DBAs and Communications with the Public. FINRA observed deficiencies relating to FINRA Rule 2210 (Communications with the Public) at some firms that permit their registered representatives to conduct firm business activities using a DBA name. Some firms using the independent contractor business model faced additional challenges because of the relative autonomy of their registered representatives and branches. In particular, FINRA observed that certain firms did not maintain sufficient WSPs and controls, or provide adequate disclosures regarding the use of DBA names. Additionally, some registered representatives’ retail communications and correspondence concerning firm business did not comply with FINRA Rule 2210(d)(3) (Communications with the Public) because those communications included the representative’s DBA name, but did not prominently disclose the firm’s name and the fact that securities were offered through the firm. Finally, it was observed by FINRA that some registered representatives’ websites did not contain a “readily apparent reference” and hyperlink to FINRA’s BrokerCheck on the web pages that included the representatives’ professional profiles, as FINRA Rule 2210(d)(8)(A) (Communications with the Public) requires.

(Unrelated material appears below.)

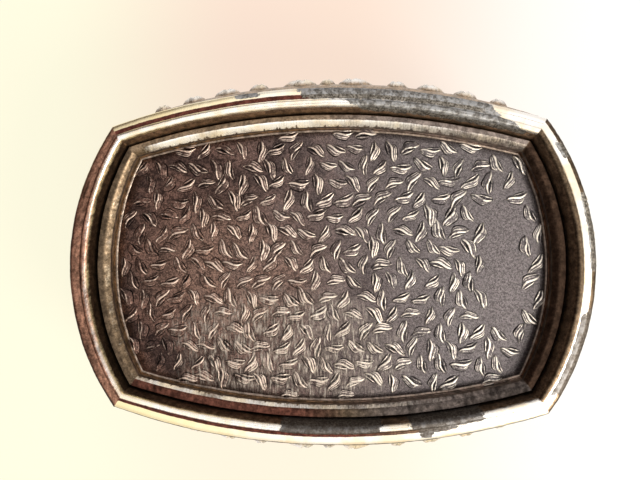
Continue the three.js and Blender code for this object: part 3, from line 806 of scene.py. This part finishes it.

Takeaways From the 2018 Examination Findings Report
The examination findings report does not purport to represent a complete inventory of the observations about the industry that FINRA made during 2018; however, the observations should be helpful to members so as to allow them to improve their compliance practices and processes based on the experiences of other firms. The observations should also allow members to better anticipate and address potential areas of concern in advance of their own examinations. With that in mind, member firms should review their current regulatory compliance program and determine if they are impacted by any of the item noted by FINRA. If so, action will be needed to address those deficiencies to ensure that they don’t become an examination statistic for 2019.